Saturday, November 02, 2002


This is sort of an American anti-Mrs. Miniver, or the process by which an anti-Mrs. Miniver person becomes a Mrs. Miniver. Fay Bainter plays Mrs. Hadley, a rich Washington widow; the first scene is set at her birthday party on Dec. 7, 1941. She has a cozy little circle of friends and relatives with her, but the news of Pearl Harbor disrupts the party. Soon, everyone else gets caught up in the war effort, but Mrs. Hadley tries to ignore every aspect of it, not to mention ignoring the dysfunctional aspects of her own family life. Gradually she alienates all of her circle, so when she throws a birthday party for her son, who is off in the Army, no one shows up.
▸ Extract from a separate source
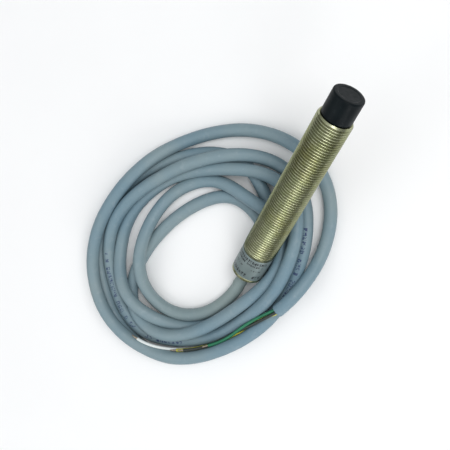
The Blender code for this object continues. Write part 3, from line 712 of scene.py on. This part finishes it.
def lay_cores(rounds=240):
    """The cores bend gently from place to place and rest clear of the cable
    and of each other."""
    want, part = [], []
    for name, places in CORE_PLACES.items():
        n = int(np.searchsorted(bundle_run, min(core_cut[name] + 1.0, bundle_run[-1] - 0.01)))
        s = bundle_run[:n]
        k = np.array(places, float)
        line = bundle[:n] + np.interp(s, k[:, 0], k[:, 1])[:, None] * b_side[:n]
        line[:, 2] += np.interp(s, k[:, 0], k[:, 2])
        want.append(line)
        part.append(n)
    at = np.r_[0, np.cumsum(part)]
    want = np.vstack(want)
    near = even(cable_line[:-int(9.0 / STEP)], 0.5)
    close = np.min(((near[:, None, :2] - bundle[None, ::4, :2]) ** 2).sum(-1), axis=1) < 64.0
    near = near[close]
    own = np.concatenate([np.full(n, q) for q, n in enumerate(part)])
    free = np.clip((np.concatenate([bundle_run[:n] for n in part]) - 1.5) / 2.0, 0, 1)[:, None]
    fits = [bending(n, int(n * 0.5 / 3.4) + 3, np.where(bundle_run[:n] < 2.0, 30.0, 1.0), 0.02) for n in part]
    other = np.triu(own[:, None] != own[None, :])
    p = want.copy()
    for turn in range(rounds):
        p += free * (want - p) * 0.10 * (1 - turn / rounds)
        for _ in range(2):
            gap = p[:, None] - near[None]
            dist = np.sqrt((gap ** 2).sum(-1)) + 1e-9
            deep = np.maximum(CABLE_R * 1.01 + CORE_R - dist, 0)
            p += free * (gap / dist[..., None] * deep[..., None]).sum(1) / np.maximum((deep > 0).sum(1), 1)[:, None] * 0.8
            gap = p[:, None] - p[None]
            dist = np.sqrt((gap ** 2).sum(-1)) + 1e-9
            deep = np.where(other, np.maximum(2 * CORE_R + 0.01 - dist, 0), 0)
            push = gap / dist[..., None] * deep[..., None] * 0.35
            count = np.maximum((deep > 0).sum(1) + (deep > 0).sum(0), 1)[:, None]
            p += free * (push.sum(1) - push.sum(0)) / count * 1.6
        for q, fit in enumerate(fits):
            p[at[q]:at[q + 1]] = fit @ p[at[q]:at[q + 1]]
    return {name: p[at[q]:at[q + 1]] for q, name in enumerate(CORE_PLACES)}


core_lines = lay_cores()
core_pieces = []
for colour in ("green", "black", "yellow", "white"):
    line = core_lines[colour]
    r = CORE_R
    core = tube("free_core_" + colour + "_insulation", line, r, sides=20,
                head=[(0.0, 0.0)],
                tail=[(0.05, r - 0.02), (0.09, r - 0.10), (0.08, 0.36), (-0.5, 0.33), (-0.5, 0.0)])
    wear(core, CORES[colour], "core_" + colour)
    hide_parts("free_core_" + colour)
    d = line[-1] - line[-4]
    d = d / np.linalg.norm(d)
    tip_line = smooth_line([line[-1] - 0.45 * d, line[-1] + 0.8 * d,
                            line[-1] + 1.7 * d + np.array((0, 0, -0.15)),
                            line[-1] + 2.4 * d + np.array((0, 0, -0.45))], 0.15)
    tip = tube("core_tip_" + colour + "_strands", tip_line, 0.30, sides=16,
               head=[(0.0, 0.0)], tail=[(0.04, 0.27), (0.08, 0.16), (0.09, 0.0)],
               swell=None)
    wear(tip, COPPER, "tinned_copper")
    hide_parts("core_tip_" + colour)
    core_pieces += [core, tip]

# ------------------------------------------------------------------ barrel
def thread_depth(phase):
    """Depth of the thread below its crest, 0 at the crest and 1 at the root:
    a flat crest with rounded shoulders and a narrow rounded root."""
    x = abs(((phase + 0.5) % 1.0) - 0.5) * 2.0      # 0 at the crest, 1 at the root
    t = min(1.0, max(0.0, (x - 0.10) / 0.78))
    return t * t * (3 - 2 * t) * 0.5 + 0.5 * t


def threaded_barrel():
    """Outer surface with a real helical thread that runs out at both ends,
    the plain stretch, the rolled rear rim and the bore."""
    steps, per = 120, 12
    top, low = BARREL_END, THREAD_START
    turns = int(math.ceil(top - low)) + 2
    grid = []
    for i in range(turns * per + 1):
        row = []
        for j in range(steps):
            phase = i / per
            h = top + 1.0 - (i / per) - j / steps
            hc = min(top - 0.0, max(low, h))
            fade = min(1.0, max(0.0, (top - hc - 0.15) / 0.75)) * min(1.0, max(0.0, (hc - low - 0.05) / 0.7))
            cut = thread_depth(phase)
            r = 6.0 - 0.50 * cut * fade
            nose = max(0.0, 0.75 - (top - hc))
            r = min(r, 6.0 - 0.62 * nose)                # chamfer at the front
            tail = max(0.0, 0.55 - (hc - low))
            r = min(r, 6.0 - 0.55 * tail)                # runs down to the plain stretch
            row.append((r, hc, 1.0 - cut * fade))
        grid.append(row)
    verts, faces, worn = [], [], []
    for row in grid:
        for j, (r, h, w) in enumerate(row):
            t = 2 * math.pi * j / steps
            verts.append((r * math.cos(t) * S, r * math.sin(t) * S, h * S))
            worn.append(w)
    for i in range(len(grid) - 1):
        for j in range(steps - 1):
            a = i * steps + j
            faces.append((a, a + 1, a + steps + 1, a + steps))
        # the seam joins a row's last point to the row one turn further on
        if i + per + 1 < len(grid):
            a, b = i * steps + steps - 1, (i + per) * steps
            faces.append((a, b, b + steps, a + steps))
    # rear stretch, rim and bore, as a turned profile joined on at both ends
    rest = rounded([(5.70, THREAD_START), (5.65, 11.55), (5.65, 1.30, 0.2), (5.80, 1.12, 0.2),
                    (5.80, 0.0, 0.70), (5.05, 0.0, 0.25), (5.0, 0.8), (5.0, BARREL_END - 0.3),
                    (5.12, BARREL_END, 0.1), (6.0 - 0.62 * 0.75, BARREL_END)])
    base = len(verts)
    for r, h in rest:
        for j in range(steps):
            t = 2 * math.pi * j / steps
            verts.append((r * math.cos(t) * S, r * math.sin(t) * S, h * S))
            worn.append(0.9 if r > 5.7 else 0.55)
    for k in range(len(rest) - 1):
        for j in range(steps):
            g = (j + 1) % steps
            faces.append((base + k * steps + j, base + k * steps + g,
                          base + (k + 1) * steps + g, base + (k + 1) * steps + j))
    me = bpy.data.meshes.new("barrel_threaded_helix")
    me.from_pydata(verts, [], faces)
    # The wear attribute is 1 on the thread crests, falls to 0 in the roots, is 0.9 on the rim and 0.55 elsewhere.
    # The nickel rubs the crests by it and paints shade where it is low.
    at = me.attributes.new("wear", 'FLOAT', 'POINT')
    at.data.foreach_set("value", np.array(worn, np.float32))
    bm = bmesh.new()
    bm.from_mesh(me)
    bmesh.ops.remove_doubles(bm, verts=bm.verts, dist=1e-6)
    bmesh.ops.dissolve_degenerate(bm, dist=5e-7, edges=bm.edges)
    loose = [v for v in bm.verts if not v.link_faces]
    bmesh.ops.delete(bm, geom=loose, context='VERTS')
    bmesh.ops.recalc_face_normals(bm, faces=bm.faces)
    bm.to_mesh(me)
    bm.free()
    me.transform(AXIS_FRAME)
    me.shade_smooth()
    me.set_sharp_from_angle(angle=math.radians(50))
    ob = bpy.data.objects.new("barrel_threaded_helix", me)
    bpy.context.scene.collection.objects.link(ob)
    return ob


barrel = wear(threaded_barrel(), NICKEL, "nickel_brass")
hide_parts("threaded_barrel")


def wrapped_label():
    """The foil label: a thin sleeve with a lapped seam on its underside."""
    steps, lo, hi = 144, 1.35, 11.15
    verts, faces, lay = [], [], []
    prof = [(5.70, hi), (5.815, hi - 0.03), (5.83, hi - 0.15), (5.83, 0.5 * (hi + lo)),
            (5.83, lo + 0.15), (5.815, lo + 0.03), (5.70, lo), (5.68, lo + 0.5), (5.68, hi - 0.5)]
    for r, h in prof:
        for j in range(steps):
            t = 2 * math.pi * j / steps
            lap = 0.06 * math.exp(-((t - 0.35) / 0.10) ** 2) if r > 5.7 else 0.0
            verts.append(((r + lap) * math.cos(t) * S, (r + lap) * math.sin(t) * S, h * S))
            lay.append((h, 5.83 * (t - math.pi), 0.0))
    n = len(prof)
    for k in range(n):
        m = (k + 1) % n
        for j in range(steps):
            g = (j + 1) % steps
            faces.append((k * steps + j, k * steps + g, m * steps + g, m * steps + j))
    me = bpy.data.meshes.new("label_wrap")
    me.from_pydata(verts, [], faces)
    at = me.attributes.new("lay", 'FLOAT_VECTOR', 'POINT')
    at.data.foreach_set("vector", np.array(lay, np.float32).ravel())
    bm = bmesh.new()
    bm.from_mesh(me)
    bmesh.ops.recalc_face_normals(bm, faces=bm.faces)
    bm.to_mesh(me)
    bm.free()
    me.transform(AXIS_FRAME)
    me.shade_smooth()
    me.set_sharp_from_angle(angle=math.radians(40))
    ob = bpy.data.objects.new("label_wrap", me)
    bpy.context.scene.collection.objects.link(ob)
    return ob


label = wear(wrapped_label(), LABEL, "label_foil")
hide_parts("rating_label")

# --------------------------------------------------------------------- cap
cap = lathe("cap_moulded", rounded([
    (0.0, LENGTH - 0.10), (3.55, LENGTH - 0.10, 0.10), (3.70, LENGTH - 0.02, 0.06),
    (3.95, LENGTH, 0.08), (5.2, LENGTH, 0.75), (5.2, BARREL_END + 0.35, 0.12),
    (5.05, BARREL_END + 0.1), (4.85, BARREL_END + 0.1), (4.85, 66.2), (4.1, 66.2), (4.1, 65.2),
    (4.85, 65.2), (4.85, 62.0), (4.15, 62.0), (4.15, LENGTH - 0.9), (0.0, LENGTH - 0.9)]),
    steps=128, closed=False)
wear(cap, BLACK, "black_plastic")
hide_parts("sensing_cap")

# ---------------------------------------------------------------- rear end
rear = lathe("rear_cap_moulded", rounded([
    (4.85, 8.2), (4.85, 0.55, 0.2), (4.55, 0.25, 0.2), (3.30, 0.25, 0.15), (3.10, 0.5, 0.1),
    (3.10, 6.4), (3.95, 6.4), (3.95, 8.2)], closed=True), steps=96)
wear(rear, BLACK, "black_plastic")
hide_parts("rear_end_cap")

boot = lathe("strain_relief_boot", rounded([
    (0.0, 5.6), (2.98, 5.6), (2.98, 0.45), (2.94, -0.15, 0.2), (2.78, -0.35, 0.12),
    (2.86, -0.60, 0.15), (2.78, -0.95, 0.15), (2.66, -1.10, 0.10), (2.70, -1.35, 0.15),
    (2.62, -1.75, 0.12), (2.55, -1.90, 0.1), (2.56, -2.25, 0.12), (2.46, -2.5, 0.12),
    (2.36, -2.45), (2.36, -1.2), (0.0, -1.2)]), steps=96, closed=False)
wear(boot, BOOT, "cable_pvc")
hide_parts("strain_relief")

# ----------------------------------------------------- finishes of the rest
INSIDE = {
    "cap_seal_ring": mottled("seal_rubber", (0.014, 0.014, 0.015), (0.028, 0.028, 0.028), (0.55, 0.8)),
    "ferrite_pot_core": mottled("ferrite", (0.045, 0.045, 0.050), (0.075, 0.073, 0.075), (0.4, 0.65),
                                grain=0.5, wear=(0.16, 0.16, 0.17)),
    "coil_bobbin": mottled("nylon", (0.66, 0.63, 0.52), (0.74, 0.71, 0.62), (0.4, 0.6)),
    "sensing_coil": winding_material(),
    "insulating_sleeve": mottled("sleeve_plastic", (0.50, 0.51, 0.47), (0.58, 0.59, 0.54), (0.35, 0.55)),
    "circuit_board": board_material(),
    "tantalum_capacitor": mottled("tantalum", (0.58, 0.37, 0.035), (0.66, 0.45, 0.06), (0.4, 0.6)),
    "potting_plug": mottled("resin", (0.030, 0.036, 0.042), (0.050, 0.058, 0.064), (0.18, 0.4)),
}
INSIDE["core_carrier"] = INSIDE["coil_bobbin"]
ENAMEL = mottled("coil_wire", (0.62, 0.24, 0.09), (0.48, 0.17, 0.06), (0.22, 0.4), metal=1.0)
EPOXY = mottled("chip_epoxy", (0.016, 0.016, 0.018), (0.028, 0.028, 0.030), (0.45, 0.65), grain=0.5,
                wear=(0.09, 0.09, 0.09))
CERAMIC = mottled("ceramic", (0.45, 0.32, 0.19), (0.55, 0.41, 0.26), (0.4, 0.6), wear=(0.75, 0.75, 0.72))
SOLDER = mottled("solder", (0.62, 0.62, 0.60), (0.45, 0.45, 0.44), (0.2, 0.42), metal=1.0)
for name, ob in CAD.items():
    if ob.hide_render:
        continue
    mat = INSIDE.get(name)
    if mat is None:
        for key, value in (("coil_lead", ENAMEL), ("_ic", EPOXY), ("transistor", EPOXY), ("regulator", EPOXY),
                           ("diode", EPOXY), ("resistor", EPOXY), ("ceramic", CERAMIC), ("solder", SOLDER),
                           ("clamp", NICKEL)):
            if key in name:
                mat = value
        for colour in CORES:
            if name == "inner_core_" + colour:
                mat = CORES[colour]
    for k in range(len(ob.material_slots)):
        ob.material_slots[k].material = mat

# ------------------------------------------------------------------- stage
floor_mesh = bpy.data.meshes.new("floor")
bm = bmesh.new()
bmesh.ops.create_grid(bm, x_segments=2, y_segments=2, size=1.6)
bm.to_mesh(floor_mesh)
bm.free()
floor = bpy.data.objects.new("floor", floor_mesh)
bpy.context.scene.collection.objects.link(floor)
paper = Nodes("paper")
floor_mesh.materials.append(paper.done(
    paper.mix(paper.noise(30.0), (0.90, 0.90, 0.90), (0.93, 0.93, 0.93)), 0.9,
    paper.bump(paper.noise(1500.0), 0.05, 0.0001)))


def softbox(name, at, aim, size, watts, colour=(1.0, 1.0, 1.0)):
    data = bpy.data.lights.new(name, 'AREA')
    data.shape = 'RECTANGLE'
    data.size, data.size_y = size
    data.energy = watts
    data.color = colour
    ob = bpy.data.objects.new(name, data)
    ob.location = at
    ob.rotation_euler = (Vector(aim) - Vector(at)).to_track_quat('-Z', 'Y').to_euler()
    bpy.context.scene.collection.objects.link(ob)
    return ob


softbox("key", (0.35, -0.25, 0.75), (-0.02, 0.02, 0.0), (0.45, 0.45), 3.3)
softbox("fill", (-0.55, 0.35, 0.60), (-0.02, 0.02, 0.0), (0.60, 0.60), 1.3, (0.95, 0.98, 1.0))
softbox("strip", (-0.36, -0.45, 0.24), (0.0, 0.0, 0.02), (0.14, 0.50), 0.95)

world = bpy.data.worlds.new("studio")
bpy.context.scene.world = world
world.use_nodes = True
wt = world.node_tree
bg = wt.nodes["Background"]
geo = wt.nodes.new("ShaderNodeTexCoord")
sep = wt.nodes.new("ShaderNodeSeparateXYZ")
ramp = wt.nodes.new("ShaderNodeMapRange")
wt.links.new(geo.outputs["Generated"], sep.inputs[0])
wt.links.new(sep.outputs["Z"], ramp.inputs["Value"])
ramp.inputs["From Min"].default_value = 0.0
ramp.inputs["From Max"].default_value = 1.0
ramp.inputs["To Min"].default_value = 0.16
ramp.inputs["To Max"].default_value = 0.80
wt.links.new(ramp.outputs[0], bg.inputs["Strength"])
bg.inputs["Color"].default_value = (0.97, 0.985, 1.0, 1.0)
bpy.context.scene.view_settings.view_transform = 'Standard'

# ------------------------------------------------------------------ finish
bpy.context.view_layer.update()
The movie is predictable, but it's still fun to see all the friends, one by one, get on Mrs. Hadley's shit list, and of course, see her eventual transformation to patriotic and caring citizen. The only question is, will it be too late for her son and daughter to appreciate her again? Edward Arnold is her confidant and ex-beau, and Spring Byington is her rich and scatterbrained friend who has a funny scene when an air raid warden comes into her bedroom to enforce a blackout--startled, she cries, "It's just like the French Revolution!" Jean Rogers (who I'm not familiar with) and Richard Ney (the son in MRS. MINIVER and real-life husband to Greer Garson, at least briefly) are the kids, and Van Johnson has one of his earliest roles as a soldier who falls for Rogers. Bainter underplays the role nicely; she could have been a scene-stealing harridan, but she's much more subtle than that. The wartime propaganda, as usual, is *not* subtle, but the 90-minute movie moves along nicely to a satisfying climax.